Re-lubricate the screw threads with fresh tallow after each pressing. The high pressing forces squeeze lubricant out of the thread contact surfaces during operation, leaving the threads metal-on-metal (or wood-on-wood) for the next pressing. Without re-lubrication, the thread wears rapidly and unevenly, causing the screw to bind and possibly seize under load. Store the pressing mats flat in a dry location — wet mats develop mould that contaminates the next pressing and weakens the mat fibres. Replace mats when they show tears that would allow pomace particles to escape into the wine.
Calculate wine yield and press efficiency
Calculate wine yield and press efficiency
A Roman screw press of the scale described (2-metre lever, 10 cm pitch, 50 × 50 cm pressing area) should extract approximately 60–70% of the total juice content from a fully treaded grape load. For a 300 kg load of mixed white or red grape pomace (post-treading), the juice content is roughly 70 litres per 100 kg of pomace, or 210 litres total. The press should extract 60–70% of this = 126–147 litres per pressing cycle. The balance (65–85 litres) remains bound in the cell walls of the grape skins and cannot be released by pressing alone.

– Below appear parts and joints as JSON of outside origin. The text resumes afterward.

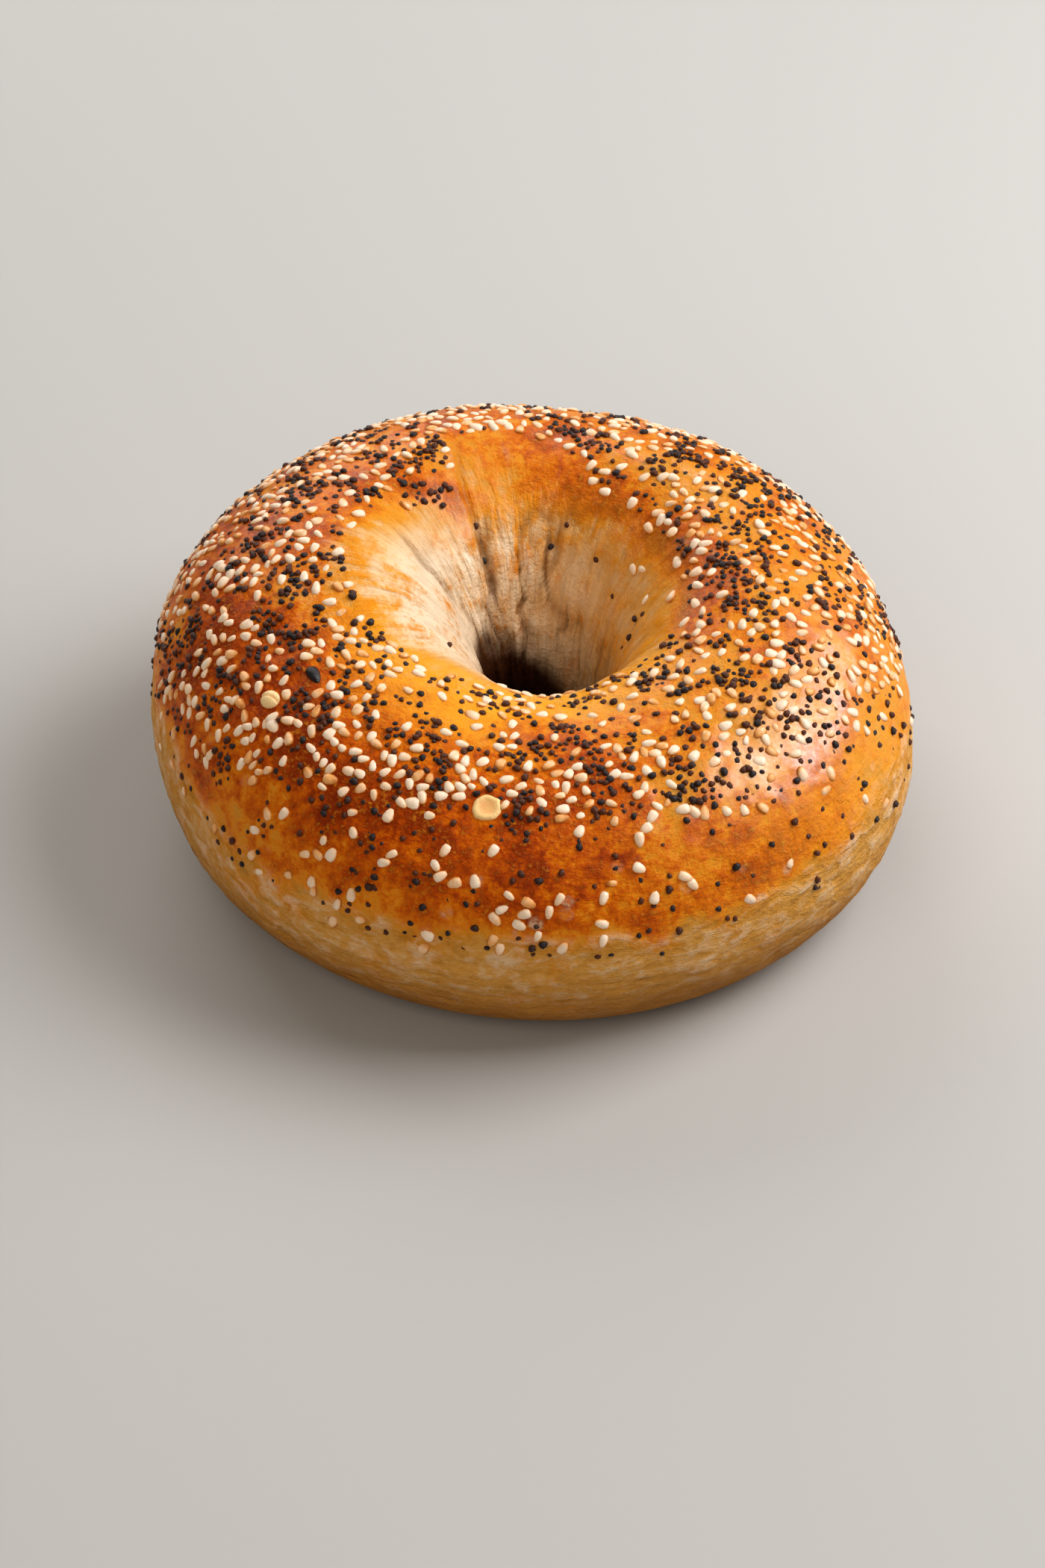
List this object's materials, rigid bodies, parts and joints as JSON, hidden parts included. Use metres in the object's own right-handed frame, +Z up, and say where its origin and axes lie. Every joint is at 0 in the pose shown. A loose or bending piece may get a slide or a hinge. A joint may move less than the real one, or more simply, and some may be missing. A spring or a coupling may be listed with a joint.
{
  "type": "seeded bagel",
  "caption": "Whole baked bagel: a plump ring of dough with a funnel-shaped hole, a browned crust and a topping of sesame and poppy seeds.",
  "frame": {"origin": "middle of the ring, on the plane of its flat base", "axes": "+Z up, +Y towards the taller side with the open seam, +X to the right seen from the low side"},
  "size_m": [0.119, 0.1168, 0.0514],
  "materials": {
    "crust": "baked crust, orange brown on top and pale tan below, semi-gloss",
    "sesame": "hulled cream seed, satin",
    "poppy": "blue-black seed, satin",
    "flake": "dried onion flake, matt pale yellow"
  },
  "bodies": {
    "root": {"bagel": "crust"}
  },
  "joints": []
}
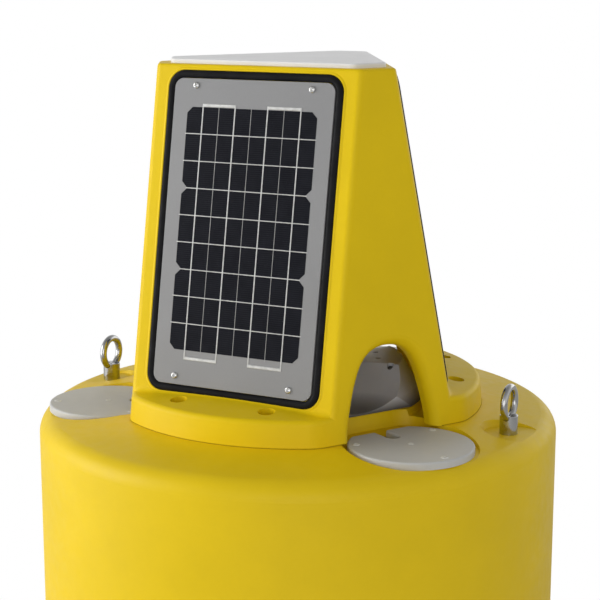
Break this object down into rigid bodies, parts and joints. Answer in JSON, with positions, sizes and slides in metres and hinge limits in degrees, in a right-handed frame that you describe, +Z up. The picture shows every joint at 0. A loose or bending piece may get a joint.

The Romans measured their press efficiency by what they called the torcularium yield: the ratio of amphora filled per modius of grapes pressed. The standard Roman amphora held approximately 26 litres; the modius was a dry-measure unit of approximately 8.7 litres of grain equivalent. A good press yield was considered 1 amphora (26 litres) per 50 kg of pressed grapes — matching the 126–147 litre yield for 300 kg calculated above. Press efficiency below 50 litres per 100 kg of pomace indicated worn pressing mats (allowing small particles to clog the drainage paths) or an undersized pressing plate (not covering the full pomace area). Improving pressing mat quality and pressing plate coverage are the primary yield-improvement interventions available within the screw press design.